Rev. Hermisten Maia Pereira da Costa
[1]“Filipe, descendo à cidade de Samaria, anunciava-lhes a Cristo. As multidões atendiam, unânimes, às coisas que Filipe dizia, ouvindo-as e vendo os sinais que ele operava” (At 8.5-6).
[2]“Então, o eunuco disse a Filipe: Peço-te que me expliques a quem se refere o profeta. Fala de si mesmo ou de algum outro?

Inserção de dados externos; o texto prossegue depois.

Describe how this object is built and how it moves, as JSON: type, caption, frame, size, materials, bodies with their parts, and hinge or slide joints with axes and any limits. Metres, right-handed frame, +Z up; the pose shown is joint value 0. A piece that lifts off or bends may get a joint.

Então, Filipe explicou; e, começando por esta passagem da Escritura, anunciou-lhe a Jesus” (At 8.34-35).
[3] W. Shakespeare, Romeu e Julieta, São Paulo: Abril Cultural, 1978, II.2. p. 43.
[4] R.B. Kuiper, Evangelização Teocêntrica, p. 101.
[5]William Hendriksen, O Evangelho de João, São Paulo: Cultura Cristã, 2004 (Jo 3.16), p. 191.
[6]Lembremo-nos que, nas Escrituras, a palavra “coração” tem uma gama variada de significado, indicando, normalmente, a sede de nossos pensamentos, emoções e decisões. (Ver mais detalhes In: Hermisten M.P. Costa, O Pai Nosso: A Oração do Senhor,São Paulo: Editora Cultura Cristã, 2001).
[7] D.M. Lloyd Jones pregando na Epístola de Efésios, alude ao texto de Ezequiel e comenta: “O coração não é mais flexível, não é mais sensível, mas está endurecido e rijo; tornou-se como pedra; e a promessa do evangelho é: ‘tirarei o coração de pedra da vossa carne, e vos darei um coração de carne’, um coração capaz de sentir, um coração capaz de reagir, um coração flexível” (D. M. Lloyd-Jones, As Trevas e a Luz, São Paulo: Publicações Evangélicas Selecionadas, 1995, p. 61).
[8]R.B. Kuiper, El Cuerpo Glorioso de Cristo, Grand Rapids, Michigan: Subcomision Literatura Cristiana de la Iglesia Christiana Reformada, 1985, p. 60.
[9] Veja-se uma instrutiva discussão a respeito deste ponto em: J. Blauw, A Natureza Missionária da Igreja, São Paulo: ASTE., 1966, p. 21ss.